● **Required work**: Each line from the start of the data below through the one containing "return slider" must be reproduced exactly.

● **Data for the task**:
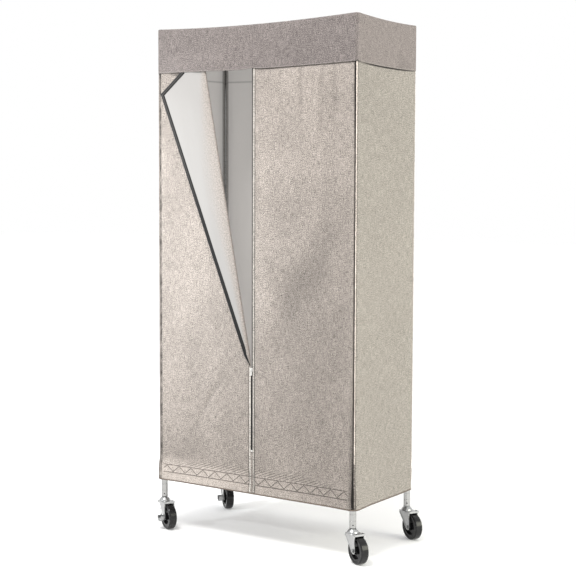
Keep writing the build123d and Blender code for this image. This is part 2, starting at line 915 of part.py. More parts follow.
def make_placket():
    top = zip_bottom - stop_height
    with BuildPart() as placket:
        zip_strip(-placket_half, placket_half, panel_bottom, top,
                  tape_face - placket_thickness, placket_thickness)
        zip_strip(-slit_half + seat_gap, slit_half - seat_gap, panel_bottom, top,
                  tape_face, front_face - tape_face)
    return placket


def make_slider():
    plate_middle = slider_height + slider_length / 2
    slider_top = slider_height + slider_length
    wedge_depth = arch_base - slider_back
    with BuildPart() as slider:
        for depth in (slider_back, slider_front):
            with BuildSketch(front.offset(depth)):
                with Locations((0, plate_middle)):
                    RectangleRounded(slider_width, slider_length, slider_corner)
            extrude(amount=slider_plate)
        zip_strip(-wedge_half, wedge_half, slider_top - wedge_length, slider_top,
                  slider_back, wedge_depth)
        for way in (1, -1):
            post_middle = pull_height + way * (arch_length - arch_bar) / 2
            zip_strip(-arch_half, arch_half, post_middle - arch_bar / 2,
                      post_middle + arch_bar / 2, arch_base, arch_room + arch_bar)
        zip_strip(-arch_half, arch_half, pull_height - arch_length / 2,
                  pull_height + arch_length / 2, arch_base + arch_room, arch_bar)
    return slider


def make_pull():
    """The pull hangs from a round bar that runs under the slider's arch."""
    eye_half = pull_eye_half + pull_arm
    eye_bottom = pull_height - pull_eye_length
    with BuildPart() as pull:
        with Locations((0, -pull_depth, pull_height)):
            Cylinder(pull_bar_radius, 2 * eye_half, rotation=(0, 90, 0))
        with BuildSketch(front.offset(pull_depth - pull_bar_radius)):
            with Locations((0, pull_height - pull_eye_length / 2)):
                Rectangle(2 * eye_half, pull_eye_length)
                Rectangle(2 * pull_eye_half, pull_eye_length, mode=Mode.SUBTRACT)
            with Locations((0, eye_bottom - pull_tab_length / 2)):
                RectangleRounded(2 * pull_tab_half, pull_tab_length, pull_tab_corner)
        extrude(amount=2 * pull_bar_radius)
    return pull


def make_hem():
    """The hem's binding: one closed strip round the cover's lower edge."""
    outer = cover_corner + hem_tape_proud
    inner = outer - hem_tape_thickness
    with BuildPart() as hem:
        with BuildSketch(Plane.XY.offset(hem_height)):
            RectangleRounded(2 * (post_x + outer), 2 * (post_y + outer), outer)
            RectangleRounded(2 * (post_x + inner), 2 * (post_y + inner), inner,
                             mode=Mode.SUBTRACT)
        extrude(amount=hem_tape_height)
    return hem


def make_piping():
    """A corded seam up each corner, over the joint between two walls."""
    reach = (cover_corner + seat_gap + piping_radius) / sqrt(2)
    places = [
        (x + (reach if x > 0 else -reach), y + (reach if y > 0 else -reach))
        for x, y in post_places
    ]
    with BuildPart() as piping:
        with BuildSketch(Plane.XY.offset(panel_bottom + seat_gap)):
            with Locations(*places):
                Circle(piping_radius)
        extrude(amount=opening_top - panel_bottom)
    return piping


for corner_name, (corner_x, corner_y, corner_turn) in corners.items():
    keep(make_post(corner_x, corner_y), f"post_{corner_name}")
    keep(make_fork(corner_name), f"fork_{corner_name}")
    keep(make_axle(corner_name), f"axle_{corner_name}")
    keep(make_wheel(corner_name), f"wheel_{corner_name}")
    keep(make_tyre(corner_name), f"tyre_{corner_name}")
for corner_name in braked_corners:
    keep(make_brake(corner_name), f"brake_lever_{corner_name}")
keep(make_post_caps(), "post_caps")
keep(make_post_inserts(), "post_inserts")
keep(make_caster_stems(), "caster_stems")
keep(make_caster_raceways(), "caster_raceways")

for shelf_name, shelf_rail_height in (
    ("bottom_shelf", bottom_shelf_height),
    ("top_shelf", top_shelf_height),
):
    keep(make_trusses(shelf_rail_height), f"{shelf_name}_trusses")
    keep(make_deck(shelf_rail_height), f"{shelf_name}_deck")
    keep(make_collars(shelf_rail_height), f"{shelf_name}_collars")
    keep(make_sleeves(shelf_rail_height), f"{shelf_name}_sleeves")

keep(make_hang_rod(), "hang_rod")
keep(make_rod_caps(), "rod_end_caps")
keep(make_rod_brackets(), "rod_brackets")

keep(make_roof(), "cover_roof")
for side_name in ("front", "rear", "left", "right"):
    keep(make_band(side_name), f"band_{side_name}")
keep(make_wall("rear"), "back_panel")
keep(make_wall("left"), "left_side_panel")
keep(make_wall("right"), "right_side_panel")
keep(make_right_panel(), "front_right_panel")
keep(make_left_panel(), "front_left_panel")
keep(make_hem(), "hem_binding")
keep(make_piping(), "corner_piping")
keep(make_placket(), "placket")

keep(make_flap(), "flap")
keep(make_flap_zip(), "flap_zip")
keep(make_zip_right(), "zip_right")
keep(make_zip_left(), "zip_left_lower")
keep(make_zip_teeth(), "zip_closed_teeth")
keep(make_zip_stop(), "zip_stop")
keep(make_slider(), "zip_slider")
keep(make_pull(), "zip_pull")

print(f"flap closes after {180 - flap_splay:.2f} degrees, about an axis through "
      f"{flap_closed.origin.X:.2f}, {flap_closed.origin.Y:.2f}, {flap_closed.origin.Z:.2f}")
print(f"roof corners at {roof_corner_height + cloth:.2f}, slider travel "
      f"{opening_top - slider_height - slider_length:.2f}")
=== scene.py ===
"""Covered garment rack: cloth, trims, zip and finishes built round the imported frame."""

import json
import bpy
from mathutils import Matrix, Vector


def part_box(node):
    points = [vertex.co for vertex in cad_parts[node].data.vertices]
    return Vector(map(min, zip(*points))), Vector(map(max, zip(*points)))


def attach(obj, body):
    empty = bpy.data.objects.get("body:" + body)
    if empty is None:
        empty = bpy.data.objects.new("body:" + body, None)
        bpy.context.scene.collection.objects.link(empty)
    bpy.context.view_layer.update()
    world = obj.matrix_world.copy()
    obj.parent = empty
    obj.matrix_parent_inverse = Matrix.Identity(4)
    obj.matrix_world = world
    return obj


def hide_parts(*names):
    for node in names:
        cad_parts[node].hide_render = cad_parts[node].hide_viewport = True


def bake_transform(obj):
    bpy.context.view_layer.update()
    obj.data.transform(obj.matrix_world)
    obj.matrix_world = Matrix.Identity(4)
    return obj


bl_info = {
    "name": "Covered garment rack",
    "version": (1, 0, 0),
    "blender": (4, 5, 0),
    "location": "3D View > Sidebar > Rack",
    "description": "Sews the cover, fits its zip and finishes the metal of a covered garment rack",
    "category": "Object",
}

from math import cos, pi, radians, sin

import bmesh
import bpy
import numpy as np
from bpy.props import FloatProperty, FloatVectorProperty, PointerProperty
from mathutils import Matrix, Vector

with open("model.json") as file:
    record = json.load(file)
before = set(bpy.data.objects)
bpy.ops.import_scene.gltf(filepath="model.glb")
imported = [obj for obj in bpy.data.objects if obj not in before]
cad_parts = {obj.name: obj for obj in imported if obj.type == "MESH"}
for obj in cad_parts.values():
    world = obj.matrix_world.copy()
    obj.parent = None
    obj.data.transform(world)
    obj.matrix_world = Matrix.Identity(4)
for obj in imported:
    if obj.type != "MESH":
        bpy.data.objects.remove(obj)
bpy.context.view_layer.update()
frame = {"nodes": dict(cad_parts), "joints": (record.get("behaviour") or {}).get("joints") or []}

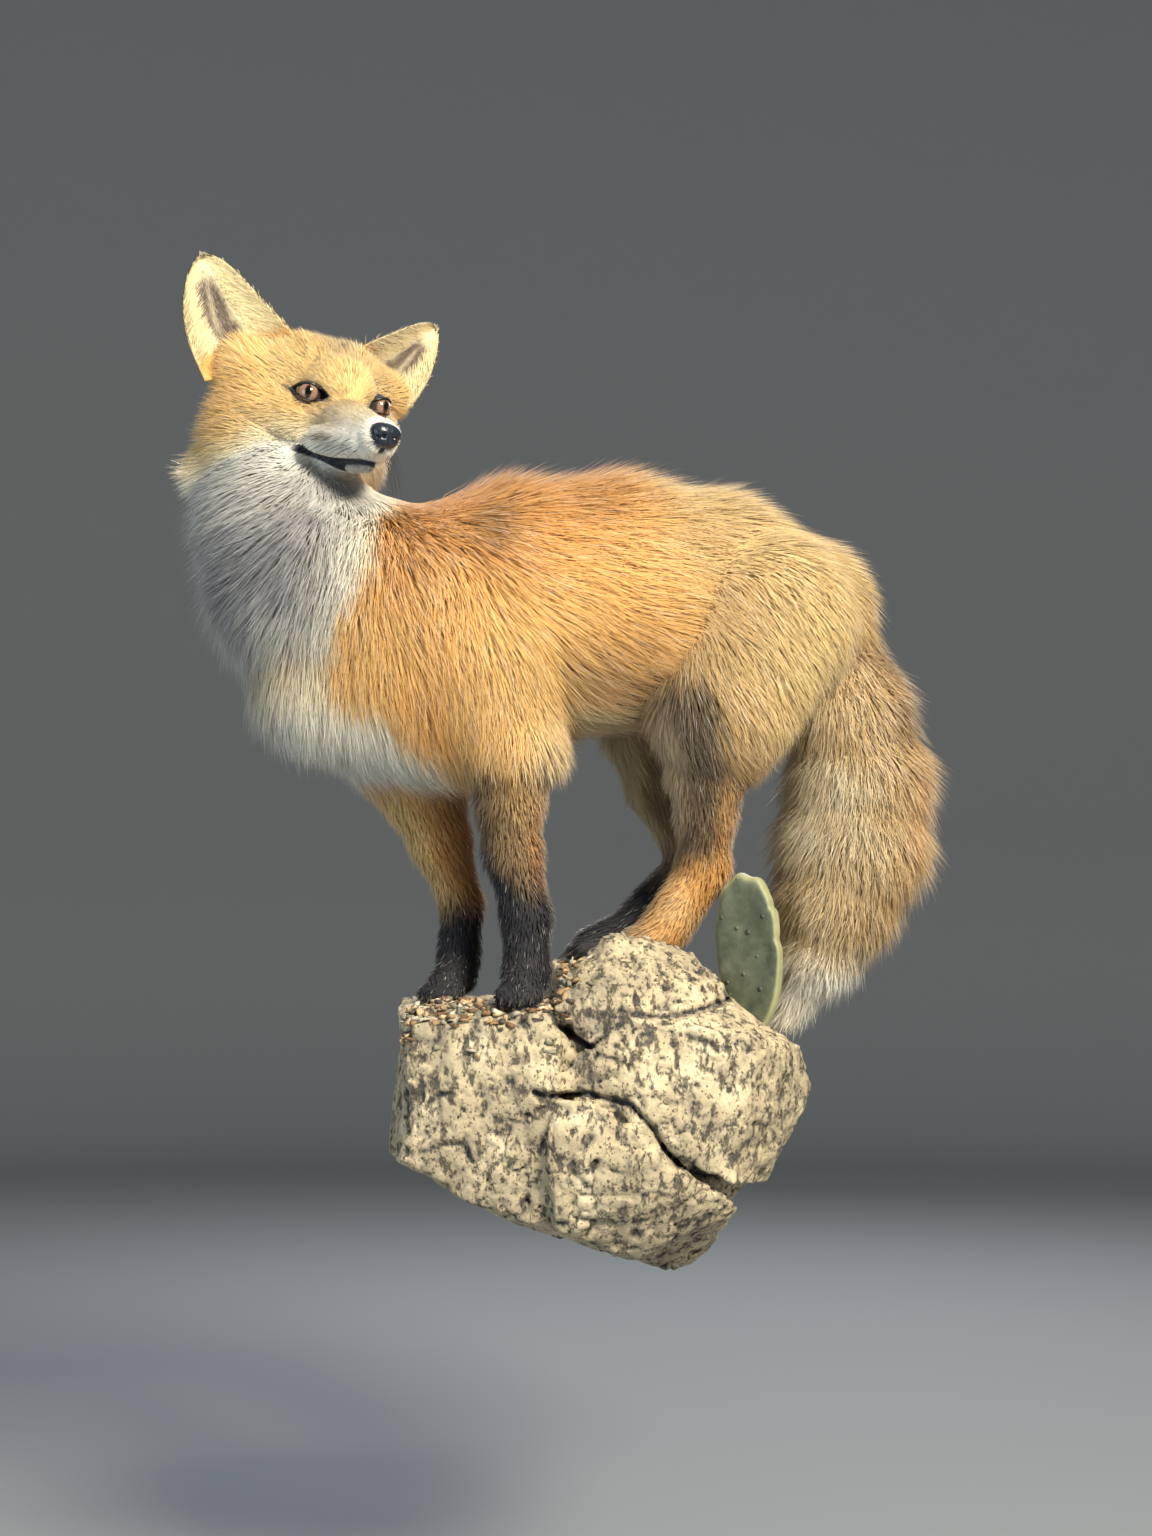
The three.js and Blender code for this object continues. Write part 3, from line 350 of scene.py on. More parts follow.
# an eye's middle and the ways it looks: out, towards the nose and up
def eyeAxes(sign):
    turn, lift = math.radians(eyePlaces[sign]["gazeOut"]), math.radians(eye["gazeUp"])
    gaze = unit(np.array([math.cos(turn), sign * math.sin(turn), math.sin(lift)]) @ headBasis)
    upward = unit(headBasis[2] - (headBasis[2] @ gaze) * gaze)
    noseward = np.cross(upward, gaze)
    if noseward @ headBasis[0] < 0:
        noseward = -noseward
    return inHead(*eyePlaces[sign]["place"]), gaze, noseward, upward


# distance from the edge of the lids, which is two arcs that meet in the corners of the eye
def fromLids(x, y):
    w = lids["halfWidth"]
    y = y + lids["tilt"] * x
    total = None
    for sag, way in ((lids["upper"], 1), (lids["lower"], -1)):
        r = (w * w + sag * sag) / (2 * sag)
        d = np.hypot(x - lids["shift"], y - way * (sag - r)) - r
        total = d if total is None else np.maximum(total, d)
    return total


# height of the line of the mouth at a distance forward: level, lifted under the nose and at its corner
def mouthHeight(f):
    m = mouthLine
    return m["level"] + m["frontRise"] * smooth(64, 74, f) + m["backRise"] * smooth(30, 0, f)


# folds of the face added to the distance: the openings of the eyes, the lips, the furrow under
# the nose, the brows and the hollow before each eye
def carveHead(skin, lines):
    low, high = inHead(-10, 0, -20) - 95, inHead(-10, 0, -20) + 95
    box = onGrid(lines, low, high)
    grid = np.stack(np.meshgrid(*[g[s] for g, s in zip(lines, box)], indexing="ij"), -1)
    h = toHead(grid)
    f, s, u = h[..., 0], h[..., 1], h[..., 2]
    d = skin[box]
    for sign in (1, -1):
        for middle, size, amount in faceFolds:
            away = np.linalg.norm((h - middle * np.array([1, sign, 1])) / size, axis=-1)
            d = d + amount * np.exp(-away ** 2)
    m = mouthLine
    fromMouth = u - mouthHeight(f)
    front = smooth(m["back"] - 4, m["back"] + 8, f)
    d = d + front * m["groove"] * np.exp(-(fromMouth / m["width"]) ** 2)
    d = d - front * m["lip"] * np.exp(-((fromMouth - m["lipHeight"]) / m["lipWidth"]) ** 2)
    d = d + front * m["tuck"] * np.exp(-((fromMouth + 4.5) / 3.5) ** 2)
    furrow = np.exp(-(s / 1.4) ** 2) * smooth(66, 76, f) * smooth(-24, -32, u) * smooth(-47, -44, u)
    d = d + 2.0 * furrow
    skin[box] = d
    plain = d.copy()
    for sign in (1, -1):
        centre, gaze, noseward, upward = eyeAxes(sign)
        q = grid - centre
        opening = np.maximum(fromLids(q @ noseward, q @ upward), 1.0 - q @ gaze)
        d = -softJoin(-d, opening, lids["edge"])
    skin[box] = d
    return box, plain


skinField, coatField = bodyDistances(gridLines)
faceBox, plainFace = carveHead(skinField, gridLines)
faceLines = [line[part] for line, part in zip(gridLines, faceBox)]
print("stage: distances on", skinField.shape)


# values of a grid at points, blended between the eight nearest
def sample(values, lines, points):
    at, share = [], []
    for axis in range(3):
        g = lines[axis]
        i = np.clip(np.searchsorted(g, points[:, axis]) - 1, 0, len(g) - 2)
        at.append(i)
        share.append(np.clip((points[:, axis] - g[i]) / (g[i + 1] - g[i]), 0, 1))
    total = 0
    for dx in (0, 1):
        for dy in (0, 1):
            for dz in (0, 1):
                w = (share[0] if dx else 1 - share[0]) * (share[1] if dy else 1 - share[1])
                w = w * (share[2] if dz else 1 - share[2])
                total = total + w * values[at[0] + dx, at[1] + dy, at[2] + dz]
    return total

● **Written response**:
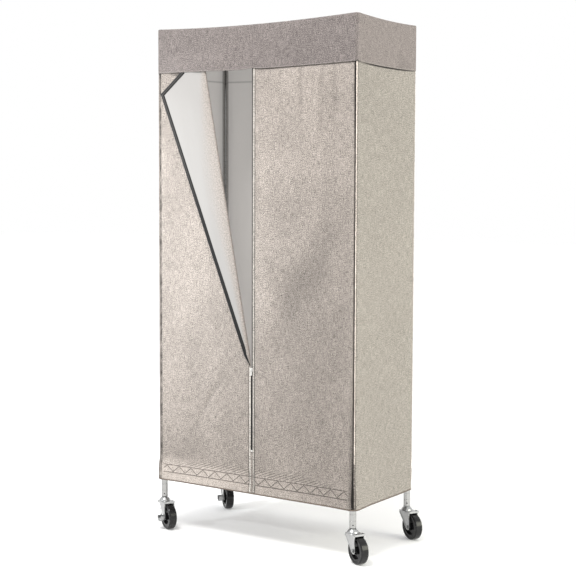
Keep writing the build123d and Blender code for this image. This is part 2, starting at line 915 of part.py. More parts follow.
def make_placket():
    top = zip_bottom - stop_height
    with BuildPart() as placket:
        zip_strip(-placket_half, placket_half, panel_bottom, top,
                  tape_face - placket_thickness, placket_thickness)
        zip_strip(-slit_half + seat_gap, slit_half - seat_gap, panel_bottom, top,
                  tape_face, front_face - tape_face)
    return placket


def make_slider():
    plate_middle = slider_height + slider_length / 2
    slider_top = slider_height + slider_length
    wedge_depth = arch_base - slider_back
    with BuildPart() as slider:
        for depth in (slider_back, slider_front):
            with BuildSketch(front.offset(depth)):
                with Locations((0, plate_middle)):
                    RectangleRounded(slider_width, slider_length, slider_corner)
            extrude(amount=slider_plate)
        zip_strip(-wedge_half, wedge_half, slider_top - wedge_length, slider_top,
                  slider_back, wedge_depth)
        for way in (1, -1):
            post_middle = pull_height + way * (arch_length - arch_bar) / 2
            zip_strip(-arch_half, arch_half, post_middle - arch_bar / 2,
                      post_middle + arch_bar / 2, arch_base, arch_room + arch_bar)
        zip_strip(-arch_half, arch_half, pull_height - arch_length / 2,
                  pull_height + arch_length / 2, arch_base + arch_room, arch_bar)
    return slider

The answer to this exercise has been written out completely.